Finding 11: Cross-Paper Benchmark Comparisons Are Mostly Invalid¶

Added 2026-04-15 after "Anatomy of Agentic Memory" (arxiv 2602.19320).

Every cross-system accuracy claim in our research.md files (and in most 2026 memory papers) fails at least one of four validity conditions:

Matched backbone — same system swings 40+ points on LoCoMo just from gpt-4o-mini → Qwen-2.5-3B. Most tables mix backbones.
Delta vs Full-Context baseline — raw scores on a saturated benchmark (LongMemEval-S, LoCoMo both in "Moderate saturation" band) tell you little. Δ = Score_MAG − Score_FullContext is what measures contribution.
Semantic-aware judging — F1 on golden spans diverges from LLM-judge semantic utility by up to ~15 points.
Latency / cost reporting — hidden cost often dominates. Most papers skip this.

Claims in our existing research that need methodology asterisks: - Hindsight "91.4% LongMemEval" (backbone-dependent) - Supermemory "98.6% oracle" (self-report, no Δ) - Mastra "94.87% LongMemEval" (tied to gpt-5-mini) - Any MAGMA / LiCoMemory / SimpleMem vs baseline table that mixes backbones

Action: add "⚠️ Backbone-dependent, cross-system comparison invalid" note wherever single-number benchmark claims appear without Δ. Apply when building comparison tables in future research.

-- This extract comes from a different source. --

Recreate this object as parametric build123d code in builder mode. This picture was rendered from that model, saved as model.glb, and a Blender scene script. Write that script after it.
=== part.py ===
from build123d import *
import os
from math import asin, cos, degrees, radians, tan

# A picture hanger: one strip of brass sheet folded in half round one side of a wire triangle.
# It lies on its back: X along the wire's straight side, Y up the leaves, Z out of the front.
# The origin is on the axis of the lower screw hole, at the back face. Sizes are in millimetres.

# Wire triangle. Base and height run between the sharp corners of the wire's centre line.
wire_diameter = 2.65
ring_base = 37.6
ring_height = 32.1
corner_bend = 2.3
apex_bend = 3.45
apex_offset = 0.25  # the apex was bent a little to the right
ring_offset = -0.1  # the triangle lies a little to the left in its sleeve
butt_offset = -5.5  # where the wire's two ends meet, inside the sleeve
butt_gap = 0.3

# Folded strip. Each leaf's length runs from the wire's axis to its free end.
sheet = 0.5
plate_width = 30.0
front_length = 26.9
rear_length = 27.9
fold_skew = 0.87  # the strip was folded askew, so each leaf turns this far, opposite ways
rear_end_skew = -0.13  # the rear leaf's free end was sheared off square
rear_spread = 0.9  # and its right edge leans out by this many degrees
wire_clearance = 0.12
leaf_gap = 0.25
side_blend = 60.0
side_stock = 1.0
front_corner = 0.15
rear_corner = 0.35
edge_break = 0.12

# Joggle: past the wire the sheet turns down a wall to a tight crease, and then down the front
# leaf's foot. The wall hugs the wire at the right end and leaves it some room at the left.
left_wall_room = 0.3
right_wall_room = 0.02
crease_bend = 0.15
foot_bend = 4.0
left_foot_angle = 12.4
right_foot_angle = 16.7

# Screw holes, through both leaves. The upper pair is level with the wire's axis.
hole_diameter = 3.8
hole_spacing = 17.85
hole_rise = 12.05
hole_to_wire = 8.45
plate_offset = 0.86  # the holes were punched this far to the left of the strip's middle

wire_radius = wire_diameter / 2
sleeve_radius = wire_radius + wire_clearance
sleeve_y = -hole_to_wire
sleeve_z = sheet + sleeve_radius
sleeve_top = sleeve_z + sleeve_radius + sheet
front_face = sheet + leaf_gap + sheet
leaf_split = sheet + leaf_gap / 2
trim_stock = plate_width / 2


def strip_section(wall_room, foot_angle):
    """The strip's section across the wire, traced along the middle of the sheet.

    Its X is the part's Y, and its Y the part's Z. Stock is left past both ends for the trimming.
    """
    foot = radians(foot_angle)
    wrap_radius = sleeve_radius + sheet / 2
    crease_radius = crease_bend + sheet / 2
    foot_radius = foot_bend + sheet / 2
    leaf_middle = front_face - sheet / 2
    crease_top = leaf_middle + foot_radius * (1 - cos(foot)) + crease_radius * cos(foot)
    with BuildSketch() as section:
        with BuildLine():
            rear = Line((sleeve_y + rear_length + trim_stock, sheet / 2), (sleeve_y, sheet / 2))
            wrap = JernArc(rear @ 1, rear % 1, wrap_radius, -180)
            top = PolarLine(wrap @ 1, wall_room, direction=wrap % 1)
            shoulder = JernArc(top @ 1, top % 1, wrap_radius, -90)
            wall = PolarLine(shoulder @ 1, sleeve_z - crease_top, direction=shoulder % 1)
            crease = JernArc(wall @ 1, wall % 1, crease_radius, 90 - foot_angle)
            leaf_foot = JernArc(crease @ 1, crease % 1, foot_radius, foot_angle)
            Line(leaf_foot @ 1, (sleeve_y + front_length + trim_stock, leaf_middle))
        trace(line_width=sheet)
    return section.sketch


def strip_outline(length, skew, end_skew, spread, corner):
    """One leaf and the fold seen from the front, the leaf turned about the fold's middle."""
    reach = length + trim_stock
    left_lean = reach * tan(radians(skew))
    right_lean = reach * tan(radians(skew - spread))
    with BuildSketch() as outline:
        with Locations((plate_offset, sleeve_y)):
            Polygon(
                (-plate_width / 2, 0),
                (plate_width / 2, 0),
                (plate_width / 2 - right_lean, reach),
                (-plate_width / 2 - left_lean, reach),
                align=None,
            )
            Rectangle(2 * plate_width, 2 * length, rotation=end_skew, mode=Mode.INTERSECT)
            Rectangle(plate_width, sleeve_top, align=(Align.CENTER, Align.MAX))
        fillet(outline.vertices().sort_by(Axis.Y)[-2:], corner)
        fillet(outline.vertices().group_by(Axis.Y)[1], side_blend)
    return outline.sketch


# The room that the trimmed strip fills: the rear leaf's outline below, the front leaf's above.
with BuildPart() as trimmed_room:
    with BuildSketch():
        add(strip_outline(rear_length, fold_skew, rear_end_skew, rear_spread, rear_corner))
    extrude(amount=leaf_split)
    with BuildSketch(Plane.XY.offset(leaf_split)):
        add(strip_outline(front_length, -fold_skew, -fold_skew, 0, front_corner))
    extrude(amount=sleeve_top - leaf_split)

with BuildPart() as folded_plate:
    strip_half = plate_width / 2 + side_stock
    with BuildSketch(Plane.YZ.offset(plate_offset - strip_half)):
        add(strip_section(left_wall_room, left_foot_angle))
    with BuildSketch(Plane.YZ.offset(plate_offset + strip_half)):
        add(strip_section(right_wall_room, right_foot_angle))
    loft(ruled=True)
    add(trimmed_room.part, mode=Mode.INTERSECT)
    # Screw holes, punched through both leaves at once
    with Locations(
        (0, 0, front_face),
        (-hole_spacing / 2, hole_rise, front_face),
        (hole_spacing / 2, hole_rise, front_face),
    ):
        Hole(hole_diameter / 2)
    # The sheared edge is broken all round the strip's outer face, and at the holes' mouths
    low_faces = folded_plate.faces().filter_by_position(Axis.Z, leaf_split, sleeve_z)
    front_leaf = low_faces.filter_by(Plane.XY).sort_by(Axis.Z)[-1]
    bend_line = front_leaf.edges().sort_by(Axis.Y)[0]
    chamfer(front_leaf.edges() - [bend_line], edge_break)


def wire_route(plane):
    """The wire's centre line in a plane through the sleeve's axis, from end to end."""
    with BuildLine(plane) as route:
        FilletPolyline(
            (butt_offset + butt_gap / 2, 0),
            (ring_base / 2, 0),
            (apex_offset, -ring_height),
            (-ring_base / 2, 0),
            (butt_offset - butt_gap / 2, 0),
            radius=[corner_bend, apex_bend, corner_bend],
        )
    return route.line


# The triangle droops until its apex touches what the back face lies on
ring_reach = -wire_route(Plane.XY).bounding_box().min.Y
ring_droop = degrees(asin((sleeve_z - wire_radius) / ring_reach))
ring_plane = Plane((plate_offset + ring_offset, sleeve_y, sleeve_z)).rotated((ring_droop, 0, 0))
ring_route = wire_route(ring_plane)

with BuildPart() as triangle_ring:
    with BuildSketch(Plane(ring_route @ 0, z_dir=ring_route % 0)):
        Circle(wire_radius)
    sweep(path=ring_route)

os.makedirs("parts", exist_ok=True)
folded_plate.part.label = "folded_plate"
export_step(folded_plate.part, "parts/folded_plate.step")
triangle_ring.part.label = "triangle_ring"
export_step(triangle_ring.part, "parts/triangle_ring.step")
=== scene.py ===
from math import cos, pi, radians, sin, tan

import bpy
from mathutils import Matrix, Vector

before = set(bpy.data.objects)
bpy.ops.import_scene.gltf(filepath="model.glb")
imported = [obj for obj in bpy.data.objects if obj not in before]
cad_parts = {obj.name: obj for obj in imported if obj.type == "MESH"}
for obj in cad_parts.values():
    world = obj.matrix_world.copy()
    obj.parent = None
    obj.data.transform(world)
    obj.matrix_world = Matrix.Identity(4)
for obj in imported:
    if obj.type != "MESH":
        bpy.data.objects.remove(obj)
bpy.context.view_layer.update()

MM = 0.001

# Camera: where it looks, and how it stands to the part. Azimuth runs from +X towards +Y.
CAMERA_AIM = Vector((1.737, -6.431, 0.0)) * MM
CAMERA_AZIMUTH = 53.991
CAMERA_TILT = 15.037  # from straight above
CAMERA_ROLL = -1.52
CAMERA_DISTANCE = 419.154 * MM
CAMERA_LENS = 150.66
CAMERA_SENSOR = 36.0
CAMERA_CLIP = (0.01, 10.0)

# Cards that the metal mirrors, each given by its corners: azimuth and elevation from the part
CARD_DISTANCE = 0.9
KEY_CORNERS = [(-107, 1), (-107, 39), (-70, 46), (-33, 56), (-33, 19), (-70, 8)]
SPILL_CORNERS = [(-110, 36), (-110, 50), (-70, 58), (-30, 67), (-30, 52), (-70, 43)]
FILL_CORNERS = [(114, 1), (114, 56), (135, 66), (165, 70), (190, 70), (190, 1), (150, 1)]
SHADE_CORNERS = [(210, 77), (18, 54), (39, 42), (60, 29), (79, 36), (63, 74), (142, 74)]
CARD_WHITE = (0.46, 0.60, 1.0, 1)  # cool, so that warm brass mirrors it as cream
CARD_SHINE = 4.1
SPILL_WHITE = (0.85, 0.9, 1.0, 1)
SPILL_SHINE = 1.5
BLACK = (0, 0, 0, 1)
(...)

Finding 12: The Memory Design Cube Has Underexplored Corners¶

Added 2026-04-15 after 2026 Memory Survey (arxiv 2512.13564).

Organizing our engineering-side research against the survey's three-axis taxonomy (Forms × Functions × Dynamics):

Nearly all engineering systems (Mem0, Supermemory, ChatGPT, Claude, OpenClaw) occupy ONE corner: token-level × factual × retrieval-heavy
Hindsight is rare in Function breadth (factual + experiential + observational)
MemOS is rare in Form breadth (token + parametric + latent)
Letta is a taxonomy blind spot — its locus of control (LLM self-edits memory) has no axis in the framework

Under-explored directions: - Parametric memory (adapters / LoRA) — only MemOS - Latent memory (hidden state / KV cache as persistent store) — only experimental work - Experiential memory (case / strategy / skill) — only Hindsight - Learned memory policy — only AgeMem (2026)

These gaps match the "where to look next" list in plan/4-academic-and-retrieval-research.md.